When a foreign mining company bought an entire mountain in Peru last year and secured a virtual monopoly on copper production in the country, it may have struck some as the likely act of an American corporation – extending Uncle Sam's grip in Latin America, the United States' traditional backyard.

How wrong, how '90s (or earlier still) such an assumption would be.

The multibillion-dollar purchase of Toromocho mountain by China's Chinalco corporation was yet another example of China's voracious appetite for resources. Yet the Chinese claim on Toro­mocho also symbolizes how, across Latin America, the US is no longer the only game in town.

As President Obama turns his attention to America's own hemisphere – he visited Mexico on his way to the Summit of the Americas this weekend in Port-of-Spain, Trinidad and Tobago – he finds a region that within a decade has diversified its interests and adjusted interdependencies, moving away from a US dominance that dates back to the Spanish-American War.

After concluding that post-9/11 America was too busy with international terrorism and wars in Afghanistan and Iraq to pay much attention to them, Latin America's political and business leaders looked increasingly beyond the US for partners. The Latin American publics followed suit, tired of waiting for Washington's economic prescriptions to deliver progress and relief.

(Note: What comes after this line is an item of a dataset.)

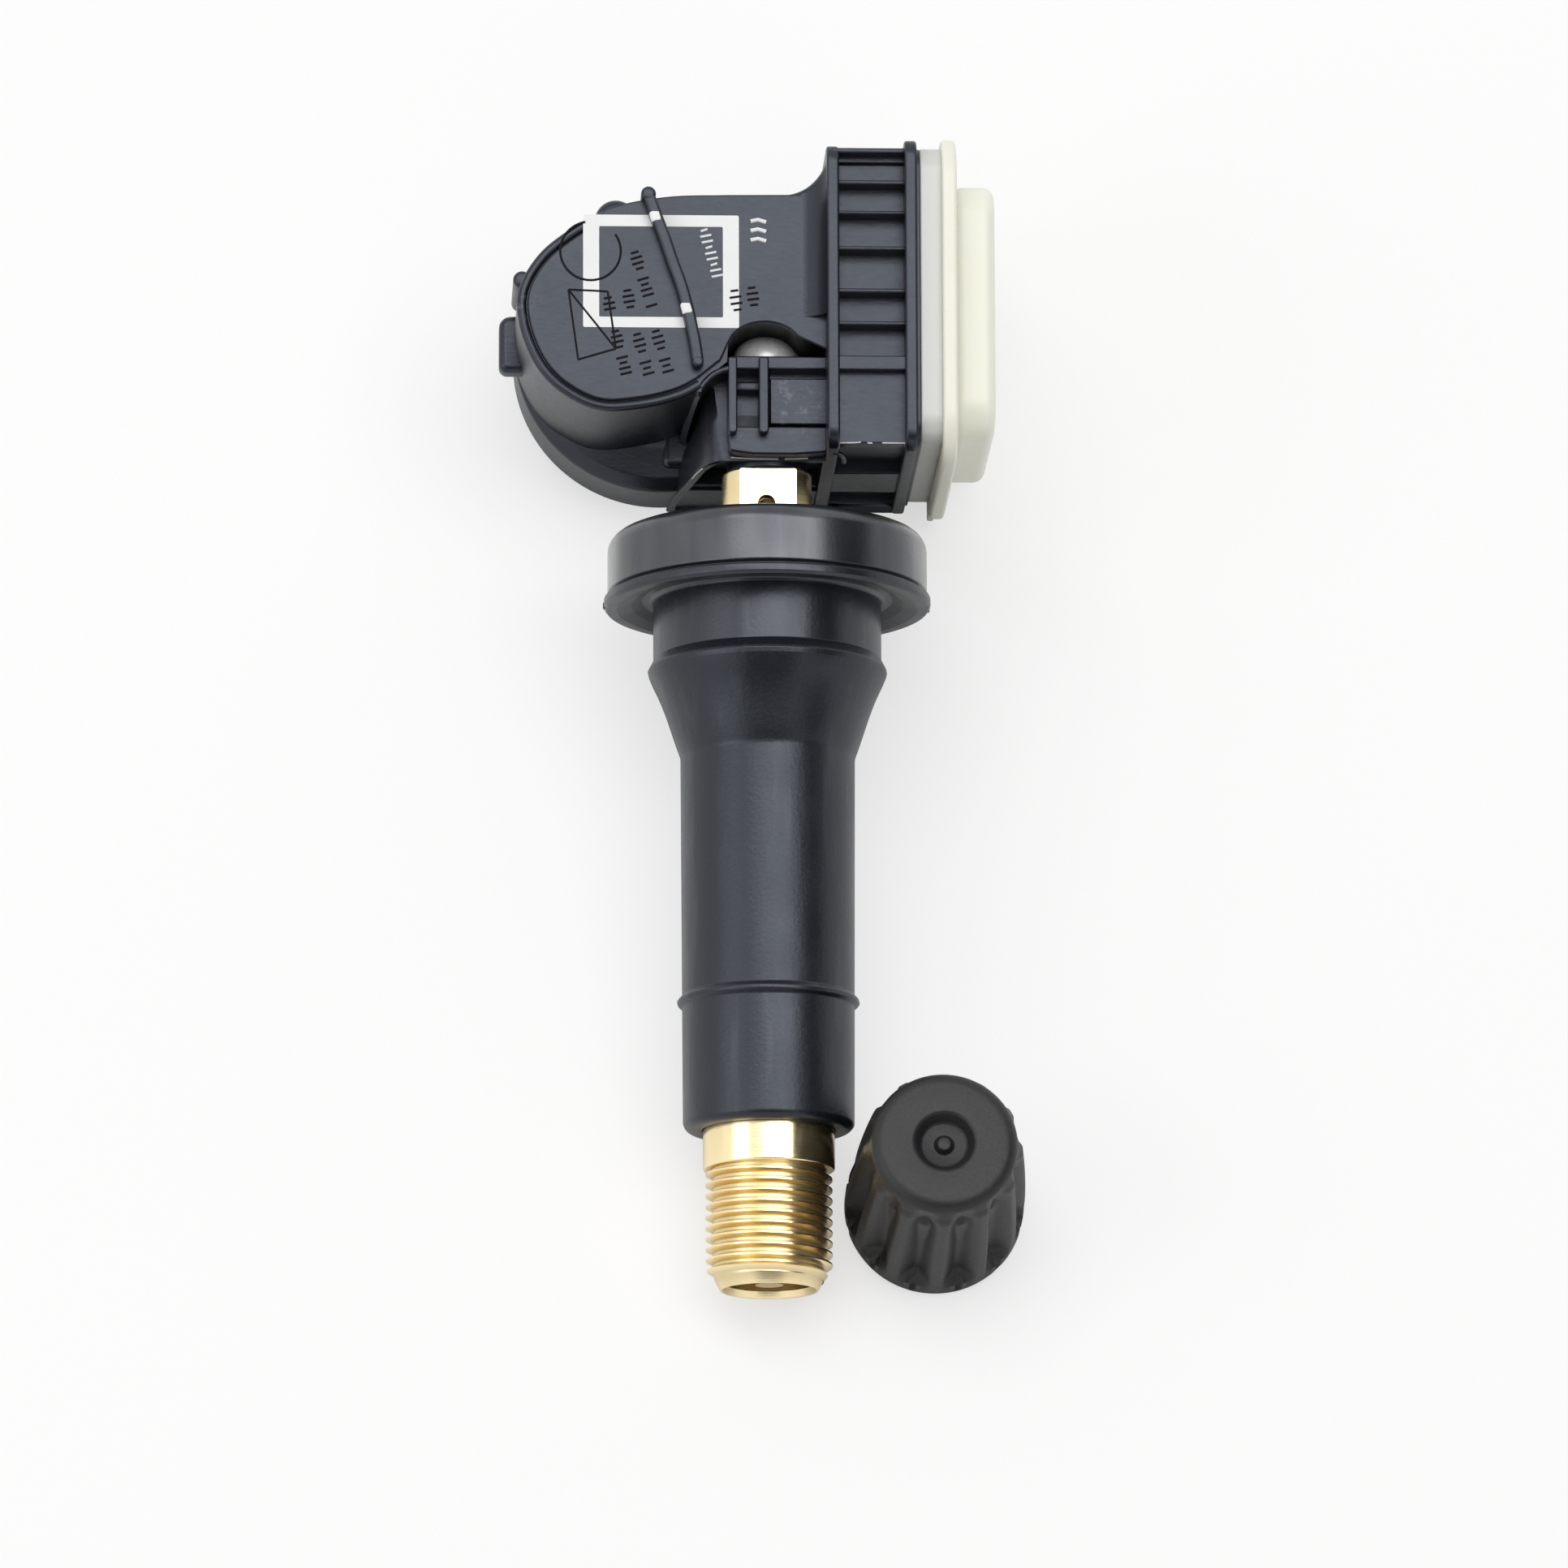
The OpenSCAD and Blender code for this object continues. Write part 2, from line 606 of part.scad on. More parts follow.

The result is that Mr. Obama encounters a region that views its relations with the US quite differently now. At the same time, it's a region more prepared for a dialogue among equals – on development, energy, immigration, and security.

"The last 10 years have produced dramatic changes in Latin America, and one of the most striking is the loss of the United States' formerly towering dominance in a wide range of areas," says Miguel Tinker-Salas, a professor of Latin American history at Pomona College in Claremont, Calif.

The region has undergone a political transformation beyond US control that was un­­imaginable a generation ago, Mr. Tinker-Salas says. It began with the election of Venezuela's ­leftist-populist (and anti-gringo) President Hugo Chávez in 1998, and has culminated with the victory in March of Mauricio Funes, El Salvador's first leftist president.

"This doesn't mean there is a united left in Latin America somehow threatening the US, as some have suggested," Tinker-Salas says. "But it does mean there is a much more independent foreign policy vis-à-vis the US and more nationalistic perspectives on economic matters. It's no longer the backyard where, either through benign neglect or direct intervention, the US could more or less freely act to achieve its goals."

Instead, the idea of a US-centric hemispheric free-trade area has faltered, and Brazil has become one of the world's top developing powers and emerging markets. Moreover, three Latin countries – Brazil, Mexico, and Argentina (which are part of the Rio Group) – are members of the Group of 20, which met earlier this month to reform the global financial system.